PIS group general manager for advice, Stephen Poole, said the group had commenced a formal review of its authorised representatives in January 2009.

The group identified a number of authorised representatives, primarily accountants, who were offering financial planning advice on a part-time or infrequent basis.

“From our perspective that’s a business risk,” Poole said.

As a result, the group has asked a number of those accountants to relinquish their authorisations, and to instead refer any financial planning business to full-time advisers.

Identification of the part-time planners included those writing a low number of Statements of Advice or with low or inconsistent financial planning revenue.

The group has also increased the minimum revenue contribution all advisers must make to the group to remain eligible for authorisation.

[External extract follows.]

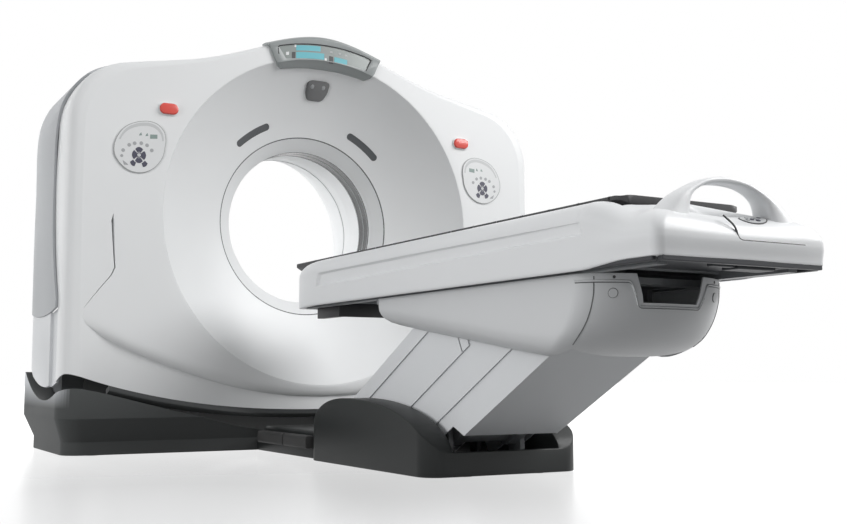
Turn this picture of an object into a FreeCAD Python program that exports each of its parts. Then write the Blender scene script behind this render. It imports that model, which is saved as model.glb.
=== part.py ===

Professional Investment Holdings managing director Grahame Evans said over the 2009 calendar year 209 advisers had left the group while 228 had joined.

“We’re continuing to grow but with people of the right quality,” Poole said.

“I’d prefer to have quality not quantity, and then work on helping those practices grow their profitability.”

Of the advisers who left the group over the past 12 months, not all were considered a loss. But reference checking by dealer groups employing the new advisers remains a problem area.

“That’s a very serious concern for us as an industry,” Poole said.

“We do make the calls. Because we want to know who [the advisers] are that we’re employing.”

Money Management sought confirmation of the current total number of PIS-authorised representatives but the figure was not available at the time of publishing.